Putting Fifth First

Two Jesuit Middle Schools Add Fifth Grade for Greater Impact

By Mike Gabriele

“I was excited!”

This simple but enthusiastic response came from Eric Harris, a student in the pioneer fifth grade at St. Ignatius Loyola Academy in Baltimore, when asked how he felt about leaving his old school to come to the Academy. Eric made a substantial leap to a new school—a completely new environment that has become, in so many ways, home. This excitement, this impartiality with which Eric approached leaving his normal routine to accept the unfamiliar, is not uncommon in his other classmates who make up the Academy’s very first fifth-grade class.

The transition from a public city elementary school to a private Jesuit middle school, especially for students from lower-income families, can be quite daunting, if not downright demanding. Academically, new sixth graders entering St. Ignatius Loyola Academy were often one to two years behind where they should have been to adequately begin preparing for high school admission. And beyond scholastic aptitude, many incoming sixth graders find acclimating into the Academy’s environment more difficult than they might have a year earlier.

“You’d be surprised the difference a year makes,” said John Ciccone, president of St. Ignatius Loyola Academy. “Fifth graders are still young children. They’re more inquisitive, more open to different environments and new experiences.” The Academy moved from its original location at St. Ignatius Church in Baltimore to a bigger building south of the Inner Harbor in 2013 with the specific hopes and plans of adding a fifth grade to the curriculum. That hope became a reality last fall. “We have 15 students in our inaugural fifth-grade class,” said Ciccone. “Next year we plan to double that. We had 55 families hoping to fill these first 15 desks, so the need is obviously there.”

The pioneer fifth grade students at St. Ignatius Loyola Academy in Baltimore.

While St. Ignatius Loyola Academy is a school for boys, Brooklyn Jesuit Prep in New York City is a co-ed Jesuit middle school. When it first opened in 2003, BJP included a fifth grade, but due to financial difficulties faced by the Nativity Schools of New York in 2013, they reluctantly chose to become strictly sixth through eighth in order to remain open. In the fall of this year, however, Brooklyn Jesuit Prep will add back their fifth-grade curriculum.
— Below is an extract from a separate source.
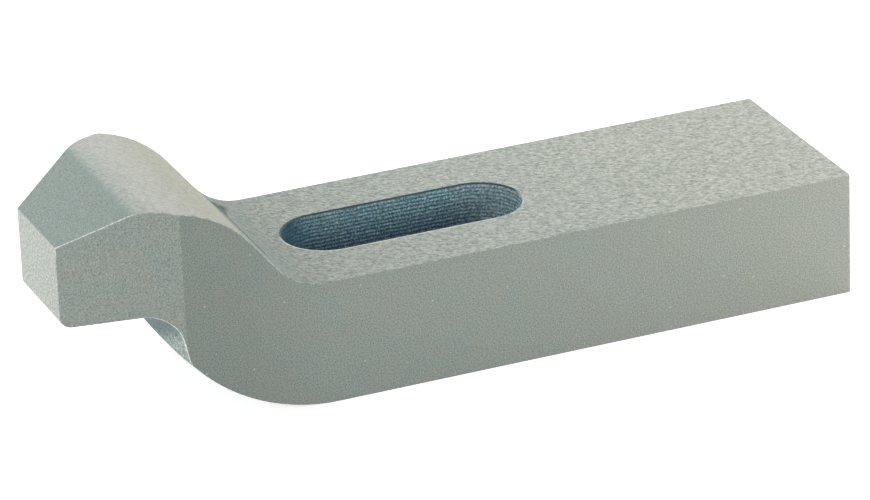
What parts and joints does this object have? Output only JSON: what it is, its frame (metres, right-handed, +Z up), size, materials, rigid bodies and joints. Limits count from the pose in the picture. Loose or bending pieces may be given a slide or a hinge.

“Not having our fifth grade took a year off our ability to reach these kids and work with them,” said Patricia Gauvey, president at Brooklyn Jesuit Prep. “Seventh-grade report cards are so very important for high school admissions; we need that extra year to better prepare our students.” BJP also sees the same transition issues between fifth and sixth grade that St. Ignatius Loyola Academy experiences. “Fifth graders are generally more malleable than sixth graders,” Gauvey said. “They adapt better to the high expectations we set. New sixth graders often see themselves already as cliques rather than as a unified class.”

Both Brooklyn Jesuit Prep and St. Ignatius Loyola Academy utilize their older students to help welcome and acclimate incoming fifth graders to the new environment. “Our summer camp will mix the fifth graders with other students, who will continue to meet with them once a week throughout the year,” explained Gauvey.

Students at Brooklyn Jesuit Prep are eager to welcome fifth graders to the school this fall.

“We have advisory periods instead of homerooms so that our fifth graders can interact with upper classmates,” added Ciccone. “This is one reason we launched our fifth grade with only 15 students. We want to evolve and adjust as we go before growing to full capacity.”

A seventh-grade student at Brooklyn Jesuit Prep understands the important role of older classmates. “I know that next year we will need to step up even more as leaders because we will have more students to set an example for,” said the student.

As for the new fifth graders already enrolled at St. Ignatius Loyola Academy, the experience has been an exciting challenge. “We work much harder here, and the teachers don’t treat us like kids,” said Eric Harris. “I like that.”

Eric Harris (left) and Sawyer Hartlove were both excited to be in the very first fifth-grade class at St. Ignatius Loyola Academy.